• AIM: Repeat the whole listing below, word for word.

• RAW DATA:
-*-*-

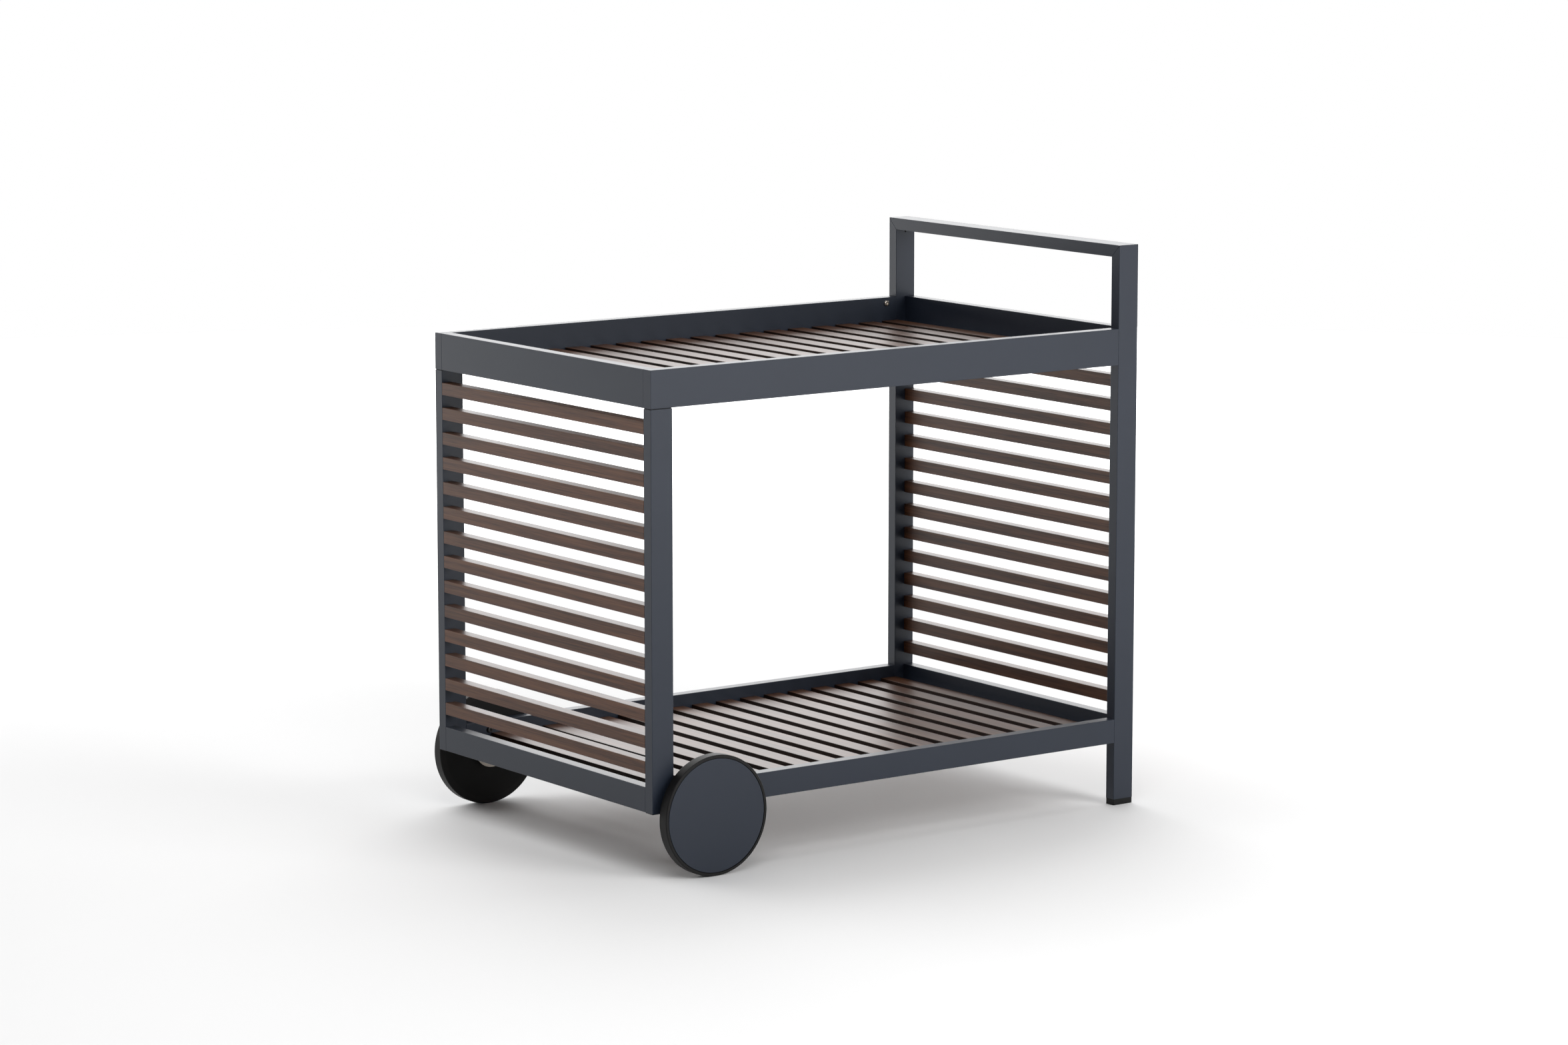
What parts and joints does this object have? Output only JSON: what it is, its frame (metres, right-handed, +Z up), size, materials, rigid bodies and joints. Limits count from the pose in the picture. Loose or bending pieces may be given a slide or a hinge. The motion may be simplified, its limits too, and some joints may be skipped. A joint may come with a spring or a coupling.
{
  "type": "serving trolley",
  "caption": "Two-deck serving trolley with a flat-tube frame, dark wooden slats on both decks and both ends, a raised handle bar and large disc wheels at one end.",
  "frame": {"origin": "on the floor under the middle of the trolley", "axes": "+X from the wheel end to the handle end, +Y from the front to the back, +Z up"},
  "size_m": [0.97, 0.675, 0.935],
  "materials": {
    "frame_paint": "slate powder coat, satin",
    "slat_wood": "dark brown stained and lacquered, fine grain",
    "tyre_rubber": "smooth",
    "wheel_plastic": "moulded",
    "black_plastic": "moulded",
    "stainless_steel": "brushed",
    "black_steel": "black oxide",
    "bare_aluminium": "mill",
    "nylon": "moulded"
  },
  "bodies": {
    "frame": {"axle_pin_back": "stainless_steel", "axle_pin_front": "stainless_steel", "axle_plate_back": "stainless_steel", "axle_plate_front": "stainless_steel", "axle_washers": "stainless_steel", "feet": "black_plastic", "grub_screws": "black_steel", "handle_bar": "frame_paint", "handle_corner_keys": "bare_aluminium", "handle_end_leg_back": "frame_paint", "handle_end_leg_front": "frame_paint", "handle_end_slat_tenons": "nylon", "handle_end_slats": "slat_wood", "leg_plugs": "black_plastic", "leg_top_connectors": "black_plastic", "plate_bolts": "black_steel", "retaining_rings": "stainless_steel", "shelf_deck_slats": "slat_wood", "shelf_rail_back": "frame_paint", "shelf_rail_front": "frame_paint", "shelf_rail_handle_end": "frame_paint", "shelf_rail_spigots": "bare_aluminium", "shelf_rail_wheel_end": "frame_paint", "shelf_screws": "stainless_steel", "shelf_slat_tenons": "nylon", "tray_deck_slats": "slat_wood", "tray_rail_back": "frame_paint", "tray_rail_end_caps": "frame_paint", "tray_rail_front": "frame_paint", "tray_rail_handle_end": "frame_paint", "tray_rail_spigots": "bare_aluminium", "tray_rail_wheel_end": "frame_paint", "tray_screws": "stainless_steel", "tray_slat_tenons": "nylon", "wheel_end_leg_back": "frame_paint", "wheel_end_leg_front": "frame_paint", "wheel_end_slat_01": "slat_wood", "wheel_end_slat_02": "slat_wood", "wheel_end_slat_03": "slat_wood", "wheel_end_slat_04": "slat_wood", "wheel_end_slat_05": "slat_wood", "wheel_end_slat_06": "slat_wood", "wheel_end_slat_07": "slat_wood", "wheel_end_slat_08": "slat_wood", "wheel_end_slat_09": "slat_wood", "wheel_end_slat_10": "slat_wood", "wheel_end_slat_11": "slat_wood", "wheel_end_slat_12": "slat_wood", "wheel_end_slat_13": "slat_wood", "wheel_end_slat_14": "slat_wood", "wheel_end_slat_tenons": "nylon"},
    "wheel_front": {"tyre_front": "tyre_rubber", "wheel_disc_front": "wheel_plastic", "wheel_cover_front": "frame_paint", "wheel_bushes_front": "nylon"},
    "wheel_back": {"tyre_back": "tyre_rubber", "wheel_disc_back": "wheel_plastic", "wheel_cover_back": "frame_paint", "wheel_bushes_back": "nylon"}
  },
  "joints": [
    {"name": "wheel_front_spin", "type": "hinge", "parent": "frame", "child": "wheel_front", "pos_m": [-0.3825, -0.328, 0.096], "axis": [0, 1, 0], "continuous": true},
    {"name": "wheel_back_spin", "type": "hinge", "parent": "frame", "child": "wheel_back", "pos_m": [-0.3825, 0.328, 0.096], "axis": [0, 1, 0], "continuous": true}
  ]
}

-*-*-

• EXERCISE SOLUTION:
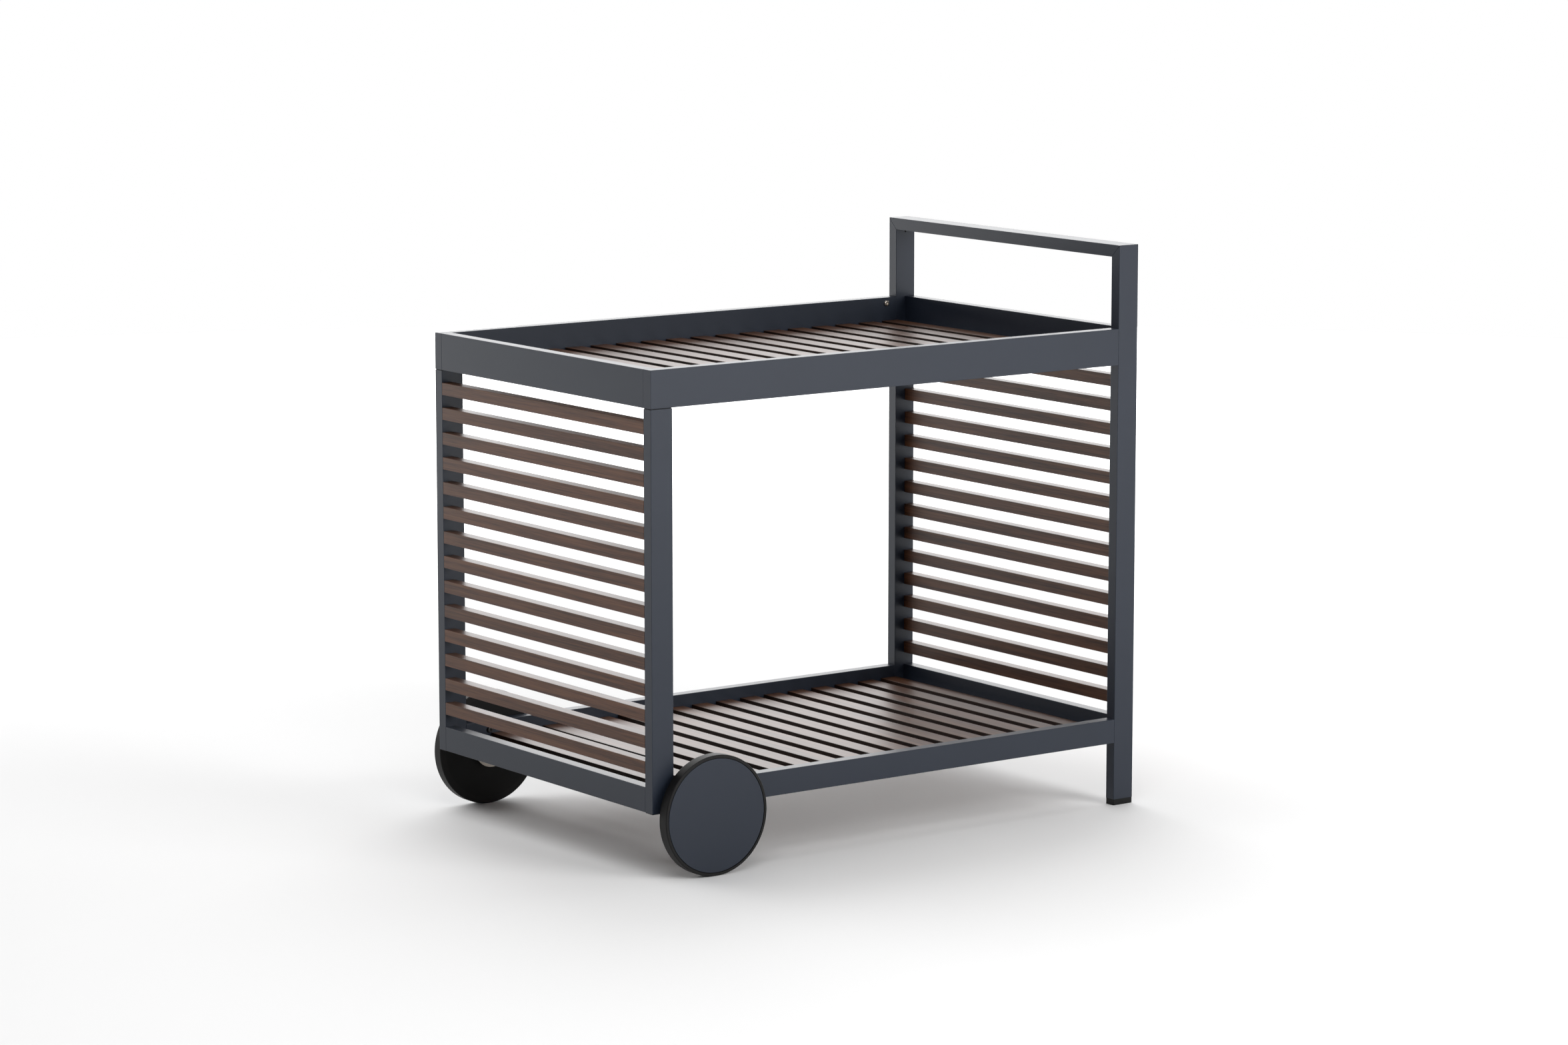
What parts and joints does this object have? Output only JSON: what it is, its frame (metres, right-handed, +Z up), size, materials, rigid bodies and joints. Limits count from the pose in the picture. Loose or bending pieces may be given a slide or a hinge. The motion may be simplified, its limits too, and some joints may be skipped. A joint may come with a spring or a coupling.
{
  "type": "serving trolley",
  "caption": "Two-deck serving trolley with a flat-tube frame, dark wooden slats on both decks and both ends, a raised handle bar and large disc wheels at one end.",
  "frame": {"origin": "on the floor under the middle of the trolley", "axes": "+X from the wheel end to the handle end, +Y from the front to the back, +Z up"},
  "size_m": [0.97, 0.675, 0.935],
  "materials": {
    "frame_paint": "slate powder coat, satin",
    "slat_wood": "dark brown stained and lacquered, fine grain",
    "tyre_rubber": "smooth",
    "wheel_plastic": "moulded",
    "black_plastic": "moulded",
    "stainless_steel": "brushed",
    "black_steel": "black oxide",
    "bare_aluminium": "mill",
    "nylon": "moulded"
  },
  "bodies": {
    "frame": {"axle_pin_back": "stainless_steel", "axle_pin_front": "stainless_steel", "axle_plate_back": "stainless_steel", "axle_plate_front": "stainless_steel", "axle_washers": "stainless_steel", "feet": "black_plastic", "grub_screws": "black_steel", "handle_bar": "frame_paint", "handle_corner_keys": "bare_aluminium", "handle_end_leg_back": "frame_paint", "handle_end_leg_front": "frame_paint", "handle_end_slat_tenons": "nylon", "handle_end_slats": "slat_wood", "leg_plugs": "black_plastic", "leg_top_connectors": "black_plastic", "plate_bolts": "black_steel", "retaining_rings": "stainless_steel", "shelf_deck_slats": "slat_wood", "shelf_rail_back": "frame_paint", "shelf_rail_front": "frame_paint", "shelf_rail_handle_end": "frame_paint", "shelf_rail_spigots": "bare_aluminium", "shelf_rail_wheel_end": "frame_paint", "shelf_screws": "stainless_steel", "shelf_slat_tenons": "nylon", "tray_deck_slats": "slat_wood", "tray_rail_back": "frame_paint", "tray_rail_end_caps": "frame_paint", "tray_rail_front": "frame_paint", "tray_rail_handle_end": "frame_paint", "tray_rail_spigots": "bare_aluminium", "tray_rail_wheel_end": "frame_paint", "tray_screws": "stainless_steel", "tray_slat_tenons": "nylon", "wheel_end_leg_back": "frame_paint", "wheel_end_leg_front": "frame_paint", "wheel_end_slat_01": "slat_wood", "wheel_end_slat_02": "slat_wood", "wheel_end_slat_03": "slat_wood", "wheel_end_slat_04": "slat_wood", "wheel_end_slat_05": "slat_wood", "wheel_end_slat_06": "slat_wood", "wheel_end_slat_07": "slat_wood", "wheel_end_slat_08": "slat_wood", "wheel_end_slat_09": "slat_wood", "wheel_end_slat_10": "slat_wood", "wheel_end_slat_11": "slat_wood", "wheel_end_slat_12": "slat_wood", "wheel_end_slat_13": "slat_wood", "wheel_end_slat_14": "slat_wood", "wheel_end_slat_tenons": "nylon"},
    "wheel_front": {"tyre_front": "tyre_rubber", "wheel_disc_front": "wheel_plastic", "wheel_cover_front": "frame_paint", "wheel_bushes_front": "nylon"},
    "wheel_back": {"tyre_back": "tyre_rubber", "wheel_disc_back": "wheel_plastic", "wheel_cover_back": "frame_paint", "wheel_bushes_back": "nylon"}
  },
  "joints": [
    {"name": "wheel_front_spin", "type": "hinge", "parent": "frame", "child": "wheel_front", "pos_m": [-0.3825, -0.328, 0.096], "axis": [0, 1, 0], "continuous": true},
    {"name": "wheel_back_spin", "type": "hinge", "parent": "frame", "child": "wheel_back", "pos_m": [-0.3825, 0.328, 0.096], "axis": [0, 1, 0], "continuous": true}
  ]
}